● **Set exercise**: Going from the top of the data below, give again each line through the one containing "return turned(ball)", both ends kept.
....
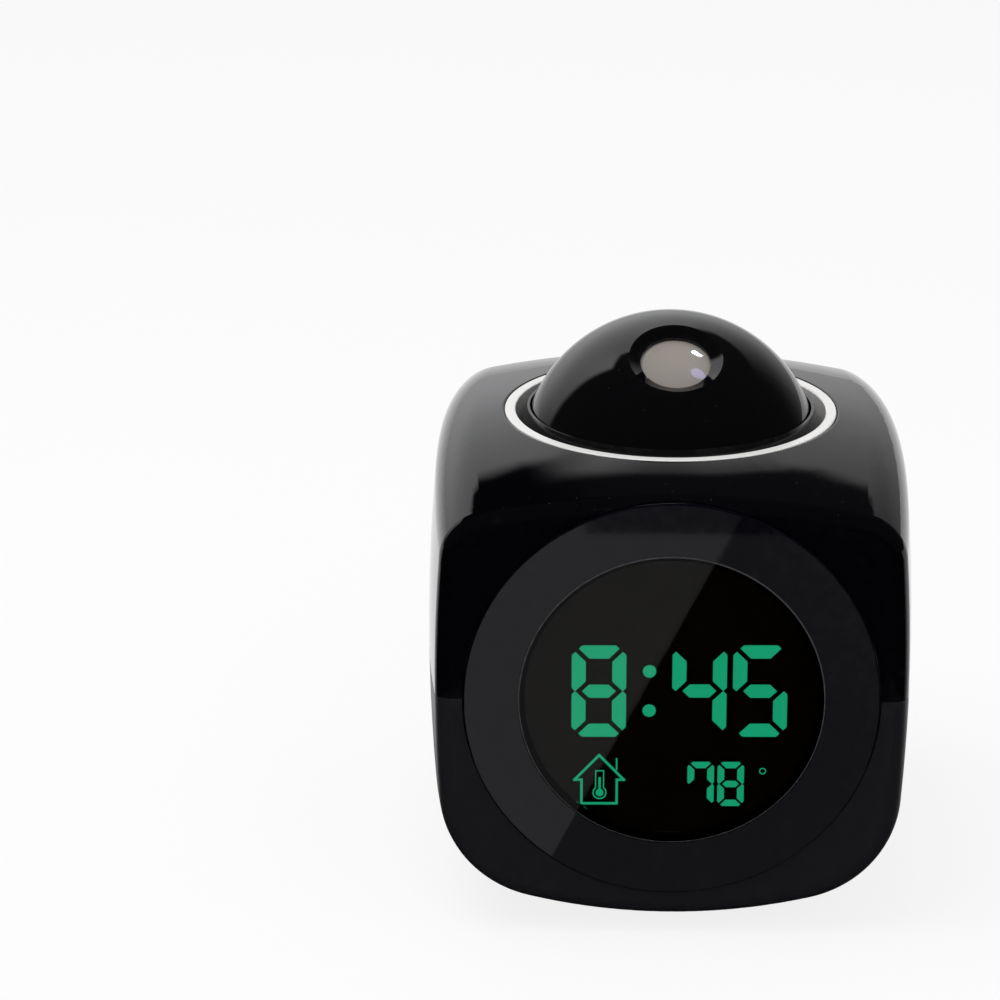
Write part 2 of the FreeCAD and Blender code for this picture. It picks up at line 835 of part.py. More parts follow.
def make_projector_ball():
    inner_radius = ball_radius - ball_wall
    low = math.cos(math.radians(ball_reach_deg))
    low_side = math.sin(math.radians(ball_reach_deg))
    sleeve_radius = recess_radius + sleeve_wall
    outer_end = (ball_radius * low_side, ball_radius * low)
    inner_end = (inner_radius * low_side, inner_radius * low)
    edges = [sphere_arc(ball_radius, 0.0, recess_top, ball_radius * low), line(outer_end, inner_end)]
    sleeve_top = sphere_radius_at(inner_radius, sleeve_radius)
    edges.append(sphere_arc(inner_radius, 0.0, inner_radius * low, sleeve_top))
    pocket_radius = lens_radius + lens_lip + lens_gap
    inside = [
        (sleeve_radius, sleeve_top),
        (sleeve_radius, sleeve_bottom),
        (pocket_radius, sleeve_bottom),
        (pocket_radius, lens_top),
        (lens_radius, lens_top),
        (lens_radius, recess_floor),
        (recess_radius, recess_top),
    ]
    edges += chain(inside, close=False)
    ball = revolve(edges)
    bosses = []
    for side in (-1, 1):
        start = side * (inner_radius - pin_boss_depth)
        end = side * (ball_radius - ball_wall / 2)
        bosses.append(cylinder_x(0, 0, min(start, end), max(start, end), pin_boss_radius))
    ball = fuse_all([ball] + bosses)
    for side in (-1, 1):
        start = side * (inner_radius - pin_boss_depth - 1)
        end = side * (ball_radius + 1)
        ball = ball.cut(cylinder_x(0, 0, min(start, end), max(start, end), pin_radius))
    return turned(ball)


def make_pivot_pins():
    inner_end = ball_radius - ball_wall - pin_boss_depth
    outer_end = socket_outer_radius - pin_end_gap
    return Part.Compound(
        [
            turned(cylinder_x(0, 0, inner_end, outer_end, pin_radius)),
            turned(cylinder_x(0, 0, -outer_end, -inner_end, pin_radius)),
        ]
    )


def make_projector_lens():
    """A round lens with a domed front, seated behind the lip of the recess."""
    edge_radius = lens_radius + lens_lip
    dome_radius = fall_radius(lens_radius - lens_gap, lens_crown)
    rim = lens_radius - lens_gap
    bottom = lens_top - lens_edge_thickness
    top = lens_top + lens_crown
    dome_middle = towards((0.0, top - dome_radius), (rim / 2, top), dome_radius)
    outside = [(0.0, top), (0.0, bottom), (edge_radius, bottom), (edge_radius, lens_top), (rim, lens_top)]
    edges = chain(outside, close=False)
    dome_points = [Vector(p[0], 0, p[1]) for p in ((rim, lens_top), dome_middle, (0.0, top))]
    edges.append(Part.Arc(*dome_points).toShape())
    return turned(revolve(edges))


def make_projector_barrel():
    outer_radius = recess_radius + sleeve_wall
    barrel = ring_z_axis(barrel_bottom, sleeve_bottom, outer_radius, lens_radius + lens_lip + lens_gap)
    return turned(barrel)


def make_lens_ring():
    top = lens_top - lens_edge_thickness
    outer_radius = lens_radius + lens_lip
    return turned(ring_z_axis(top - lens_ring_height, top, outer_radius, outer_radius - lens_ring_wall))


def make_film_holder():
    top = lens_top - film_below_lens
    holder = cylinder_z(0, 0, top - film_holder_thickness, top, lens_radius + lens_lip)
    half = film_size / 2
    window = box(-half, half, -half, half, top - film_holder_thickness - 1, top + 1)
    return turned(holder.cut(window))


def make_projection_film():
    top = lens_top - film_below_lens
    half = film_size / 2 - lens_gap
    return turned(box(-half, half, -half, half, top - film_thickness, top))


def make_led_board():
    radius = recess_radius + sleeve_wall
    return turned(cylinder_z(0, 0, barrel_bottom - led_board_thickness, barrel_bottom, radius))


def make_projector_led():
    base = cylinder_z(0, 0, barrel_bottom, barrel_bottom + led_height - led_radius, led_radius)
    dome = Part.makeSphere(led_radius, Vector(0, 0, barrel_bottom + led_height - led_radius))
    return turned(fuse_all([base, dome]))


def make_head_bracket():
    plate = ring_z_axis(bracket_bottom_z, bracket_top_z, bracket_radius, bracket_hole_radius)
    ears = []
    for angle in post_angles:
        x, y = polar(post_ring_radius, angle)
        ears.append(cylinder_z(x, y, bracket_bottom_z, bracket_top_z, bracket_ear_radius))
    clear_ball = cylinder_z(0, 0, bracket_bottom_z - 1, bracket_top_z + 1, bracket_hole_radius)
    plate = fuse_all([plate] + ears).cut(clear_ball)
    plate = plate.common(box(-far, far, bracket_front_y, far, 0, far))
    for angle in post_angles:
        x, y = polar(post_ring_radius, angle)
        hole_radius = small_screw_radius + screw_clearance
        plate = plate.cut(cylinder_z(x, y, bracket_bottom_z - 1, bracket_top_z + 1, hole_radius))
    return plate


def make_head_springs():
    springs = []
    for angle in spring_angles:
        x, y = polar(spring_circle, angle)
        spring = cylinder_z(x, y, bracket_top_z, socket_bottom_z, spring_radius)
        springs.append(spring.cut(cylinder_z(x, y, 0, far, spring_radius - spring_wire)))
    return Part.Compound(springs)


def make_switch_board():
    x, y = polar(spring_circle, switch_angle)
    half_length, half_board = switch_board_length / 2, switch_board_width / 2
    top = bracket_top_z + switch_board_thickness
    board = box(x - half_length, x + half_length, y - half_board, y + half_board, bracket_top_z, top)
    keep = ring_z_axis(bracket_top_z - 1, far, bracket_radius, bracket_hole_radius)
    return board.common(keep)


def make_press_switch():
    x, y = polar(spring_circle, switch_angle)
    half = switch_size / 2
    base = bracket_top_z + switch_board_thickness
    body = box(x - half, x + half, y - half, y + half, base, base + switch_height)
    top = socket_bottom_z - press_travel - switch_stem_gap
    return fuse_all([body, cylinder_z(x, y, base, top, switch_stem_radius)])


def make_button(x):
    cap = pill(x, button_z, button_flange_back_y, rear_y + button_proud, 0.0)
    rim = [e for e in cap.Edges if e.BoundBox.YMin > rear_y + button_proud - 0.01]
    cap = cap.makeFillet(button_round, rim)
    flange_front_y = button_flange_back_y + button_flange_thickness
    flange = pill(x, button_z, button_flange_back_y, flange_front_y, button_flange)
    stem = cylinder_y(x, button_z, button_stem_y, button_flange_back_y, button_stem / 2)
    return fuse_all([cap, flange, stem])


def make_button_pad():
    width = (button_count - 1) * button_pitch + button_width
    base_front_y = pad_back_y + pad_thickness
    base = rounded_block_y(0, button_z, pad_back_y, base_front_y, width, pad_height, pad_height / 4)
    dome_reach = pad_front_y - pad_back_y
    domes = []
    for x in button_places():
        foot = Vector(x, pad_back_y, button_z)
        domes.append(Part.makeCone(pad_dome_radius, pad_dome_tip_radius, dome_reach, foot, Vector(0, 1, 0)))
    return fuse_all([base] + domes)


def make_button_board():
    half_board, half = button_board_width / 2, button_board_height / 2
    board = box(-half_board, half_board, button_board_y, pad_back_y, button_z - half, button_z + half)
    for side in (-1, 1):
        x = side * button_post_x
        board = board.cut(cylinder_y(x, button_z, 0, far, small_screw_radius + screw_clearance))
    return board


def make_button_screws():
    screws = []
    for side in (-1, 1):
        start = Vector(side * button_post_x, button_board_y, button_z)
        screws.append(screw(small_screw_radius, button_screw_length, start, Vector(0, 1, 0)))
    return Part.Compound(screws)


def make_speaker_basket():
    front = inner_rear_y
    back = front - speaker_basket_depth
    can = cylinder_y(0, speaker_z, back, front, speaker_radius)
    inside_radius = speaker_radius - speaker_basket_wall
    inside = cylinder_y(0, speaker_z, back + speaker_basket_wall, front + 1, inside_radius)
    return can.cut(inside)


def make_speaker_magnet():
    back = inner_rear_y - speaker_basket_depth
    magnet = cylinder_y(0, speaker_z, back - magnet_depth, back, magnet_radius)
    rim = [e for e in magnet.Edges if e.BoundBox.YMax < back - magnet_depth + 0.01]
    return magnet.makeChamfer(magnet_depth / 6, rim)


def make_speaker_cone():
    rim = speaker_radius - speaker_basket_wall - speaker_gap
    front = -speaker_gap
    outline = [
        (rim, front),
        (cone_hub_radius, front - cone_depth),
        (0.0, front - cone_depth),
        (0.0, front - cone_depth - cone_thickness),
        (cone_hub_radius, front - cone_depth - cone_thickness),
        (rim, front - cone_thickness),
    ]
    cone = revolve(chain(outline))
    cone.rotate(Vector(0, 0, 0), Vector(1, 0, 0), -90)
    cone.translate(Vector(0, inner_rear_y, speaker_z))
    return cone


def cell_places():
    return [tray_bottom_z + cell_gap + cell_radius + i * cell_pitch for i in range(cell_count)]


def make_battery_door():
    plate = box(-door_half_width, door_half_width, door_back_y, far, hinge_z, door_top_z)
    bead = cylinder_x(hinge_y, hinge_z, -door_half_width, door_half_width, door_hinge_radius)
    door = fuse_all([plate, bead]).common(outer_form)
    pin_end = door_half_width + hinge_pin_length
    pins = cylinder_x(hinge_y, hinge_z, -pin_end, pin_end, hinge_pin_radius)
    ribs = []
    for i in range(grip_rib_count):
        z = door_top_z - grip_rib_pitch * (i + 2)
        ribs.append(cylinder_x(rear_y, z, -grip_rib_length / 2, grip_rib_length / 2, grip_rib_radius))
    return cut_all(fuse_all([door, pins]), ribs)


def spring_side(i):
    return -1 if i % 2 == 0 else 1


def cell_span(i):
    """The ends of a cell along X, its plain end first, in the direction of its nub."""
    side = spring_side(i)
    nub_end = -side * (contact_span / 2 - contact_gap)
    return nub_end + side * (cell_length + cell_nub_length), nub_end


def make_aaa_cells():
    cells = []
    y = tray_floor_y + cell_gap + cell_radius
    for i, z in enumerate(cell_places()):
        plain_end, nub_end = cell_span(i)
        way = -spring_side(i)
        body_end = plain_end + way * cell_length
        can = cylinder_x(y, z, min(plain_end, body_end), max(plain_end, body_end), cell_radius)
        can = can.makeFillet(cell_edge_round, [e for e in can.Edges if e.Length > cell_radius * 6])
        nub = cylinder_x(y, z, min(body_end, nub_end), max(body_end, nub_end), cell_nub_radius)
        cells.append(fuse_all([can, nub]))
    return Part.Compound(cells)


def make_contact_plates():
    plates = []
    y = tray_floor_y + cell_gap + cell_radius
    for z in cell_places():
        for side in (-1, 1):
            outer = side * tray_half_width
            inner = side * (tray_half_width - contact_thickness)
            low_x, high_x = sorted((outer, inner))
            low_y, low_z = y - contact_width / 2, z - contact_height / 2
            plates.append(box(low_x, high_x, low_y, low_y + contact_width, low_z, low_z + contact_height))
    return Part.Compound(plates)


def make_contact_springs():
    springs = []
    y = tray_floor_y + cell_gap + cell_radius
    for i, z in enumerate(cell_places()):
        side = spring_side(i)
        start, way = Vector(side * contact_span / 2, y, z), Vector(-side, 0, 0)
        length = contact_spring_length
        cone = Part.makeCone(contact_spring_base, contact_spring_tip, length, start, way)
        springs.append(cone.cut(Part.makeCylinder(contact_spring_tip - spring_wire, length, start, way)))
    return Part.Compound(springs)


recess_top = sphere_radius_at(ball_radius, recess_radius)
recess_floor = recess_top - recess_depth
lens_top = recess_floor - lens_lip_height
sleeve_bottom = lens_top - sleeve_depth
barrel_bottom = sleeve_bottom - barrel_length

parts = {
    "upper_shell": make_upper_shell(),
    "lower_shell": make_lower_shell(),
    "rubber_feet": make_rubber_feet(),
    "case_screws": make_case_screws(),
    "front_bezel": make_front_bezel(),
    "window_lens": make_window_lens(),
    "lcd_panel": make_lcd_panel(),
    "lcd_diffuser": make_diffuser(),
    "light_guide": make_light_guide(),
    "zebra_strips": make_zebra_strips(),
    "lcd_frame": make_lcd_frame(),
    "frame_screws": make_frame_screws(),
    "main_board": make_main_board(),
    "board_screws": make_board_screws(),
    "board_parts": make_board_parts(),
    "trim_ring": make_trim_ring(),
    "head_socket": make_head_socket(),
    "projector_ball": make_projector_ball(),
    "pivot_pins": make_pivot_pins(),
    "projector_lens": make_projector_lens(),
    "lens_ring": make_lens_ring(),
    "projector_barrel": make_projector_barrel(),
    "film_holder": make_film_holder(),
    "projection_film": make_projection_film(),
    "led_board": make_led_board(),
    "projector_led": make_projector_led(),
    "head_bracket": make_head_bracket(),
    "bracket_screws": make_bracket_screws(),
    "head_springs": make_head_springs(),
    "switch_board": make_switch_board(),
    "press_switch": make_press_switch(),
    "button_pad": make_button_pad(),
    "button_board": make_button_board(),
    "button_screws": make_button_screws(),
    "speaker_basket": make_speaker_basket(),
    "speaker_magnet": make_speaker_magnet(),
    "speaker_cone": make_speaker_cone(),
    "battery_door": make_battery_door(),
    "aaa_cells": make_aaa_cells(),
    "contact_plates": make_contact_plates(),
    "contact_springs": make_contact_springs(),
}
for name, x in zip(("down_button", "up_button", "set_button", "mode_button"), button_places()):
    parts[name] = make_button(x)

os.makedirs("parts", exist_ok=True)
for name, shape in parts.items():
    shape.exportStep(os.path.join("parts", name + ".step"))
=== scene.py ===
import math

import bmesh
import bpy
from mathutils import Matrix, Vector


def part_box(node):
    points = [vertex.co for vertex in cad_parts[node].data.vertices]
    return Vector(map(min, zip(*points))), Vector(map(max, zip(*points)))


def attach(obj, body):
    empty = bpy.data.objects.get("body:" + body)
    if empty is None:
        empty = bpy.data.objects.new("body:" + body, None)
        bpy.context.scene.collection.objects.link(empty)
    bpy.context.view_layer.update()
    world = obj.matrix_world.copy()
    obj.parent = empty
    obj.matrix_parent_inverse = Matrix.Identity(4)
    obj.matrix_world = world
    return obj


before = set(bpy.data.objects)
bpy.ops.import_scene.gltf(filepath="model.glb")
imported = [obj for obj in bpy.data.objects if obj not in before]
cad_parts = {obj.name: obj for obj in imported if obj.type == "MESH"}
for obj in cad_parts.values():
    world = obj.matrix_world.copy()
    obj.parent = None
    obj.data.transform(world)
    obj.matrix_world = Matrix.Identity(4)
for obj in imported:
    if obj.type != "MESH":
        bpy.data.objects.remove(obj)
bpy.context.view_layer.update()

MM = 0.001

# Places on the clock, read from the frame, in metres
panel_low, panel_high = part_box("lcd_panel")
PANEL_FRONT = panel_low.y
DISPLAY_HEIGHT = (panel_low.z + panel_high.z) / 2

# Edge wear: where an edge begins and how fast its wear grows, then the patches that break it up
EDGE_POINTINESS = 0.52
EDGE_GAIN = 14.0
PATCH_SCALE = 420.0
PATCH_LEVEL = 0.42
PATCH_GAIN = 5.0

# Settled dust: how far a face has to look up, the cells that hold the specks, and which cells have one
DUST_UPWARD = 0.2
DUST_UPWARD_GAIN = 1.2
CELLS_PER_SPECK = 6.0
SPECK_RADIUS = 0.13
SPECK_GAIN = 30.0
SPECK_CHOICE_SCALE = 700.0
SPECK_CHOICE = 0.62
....
● **Reply**:
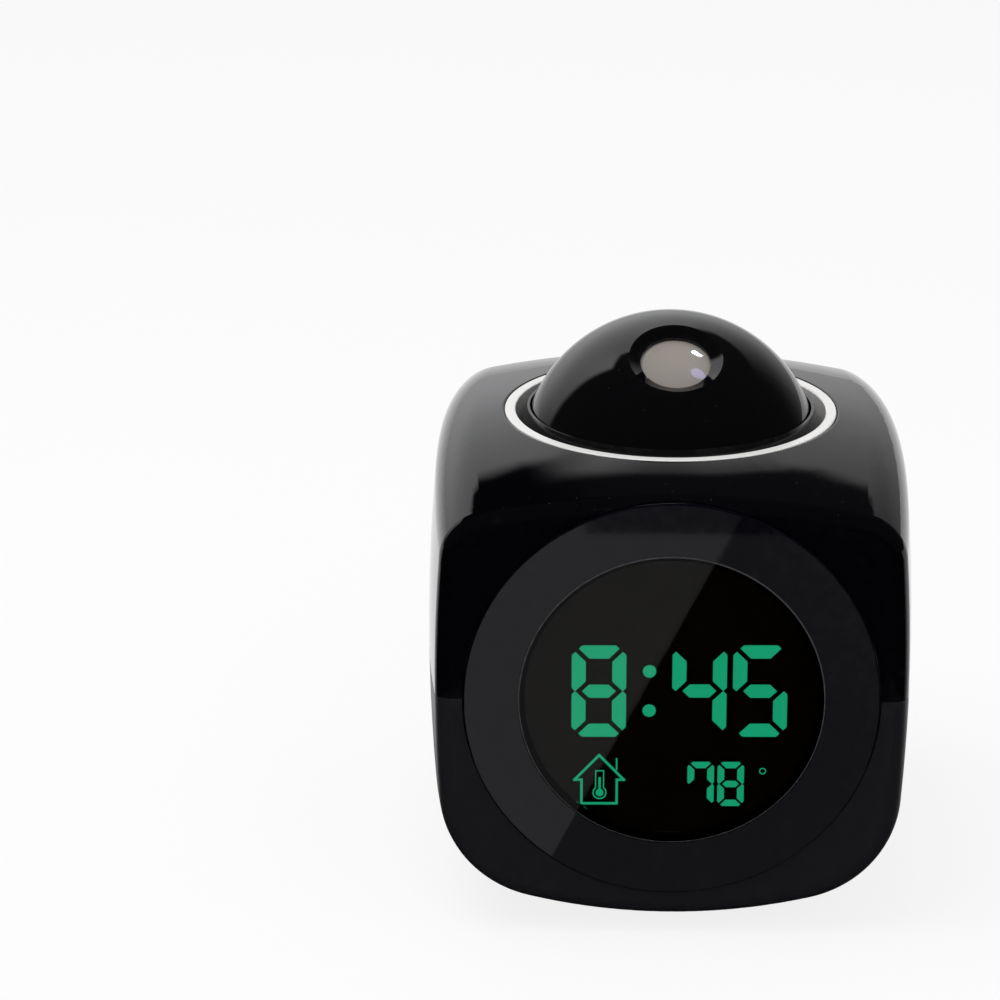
Write part 2 of the FreeCAD and Blender code for this picture. It picks up at line 835 of part.py. More parts follow.
def make_projector_ball():
    inner_radius = ball_radius - ball_wall
    low = math.cos(math.radians(ball_reach_deg))
    low_side = math.sin(math.radians(ball_reach_deg))
    sleeve_radius = recess_radius + sleeve_wall
    outer_end = (ball_radius * low_side, ball_radius * low)
    inner_end = (inner_radius * low_side, inner_radius * low)
    edges = [sphere_arc(ball_radius, 0.0, recess_top, ball_radius * low), line(outer_end, inner_end)]
    sleeve_top = sphere_radius_at(inner_radius, sleeve_radius)
    edges.append(sphere_arc(inner_radius, 0.0, inner_radius * low, sleeve_top))
    pocket_radius = lens_radius + lens_lip + lens_gap
    inside = [
        (sleeve_radius, sleeve_top),
        (sleeve_radius, sleeve_bottom),
        (pocket_radius, sleeve_bottom),
        (pocket_radius, lens_top),
        (lens_radius, lens_top),
        (lens_radius, recess_floor),
        (recess_radius, recess_top),
    ]
    edges += chain(inside, close=False)
    ball = revolve(edges)
    bosses = []
    for side in (-1, 1):
        start = side * (inner_radius - pin_boss_depth)
        end = side * (ball_radius - ball_wall / 2)
        bosses.append(cylinder_x(0, 0, min(start, end), max(start, end), pin_boss_radius))
    ball = fuse_all([ball] + bosses)
    for side in (-1, 1):
        start = side * (inner_radius - pin_boss_depth - 1)
        end = side * (ball_radius + 1)
        ball = ball.cut(cylinder_x(0, 0, min(start, end), max(start, end), pin_radius))
    return turned(ball)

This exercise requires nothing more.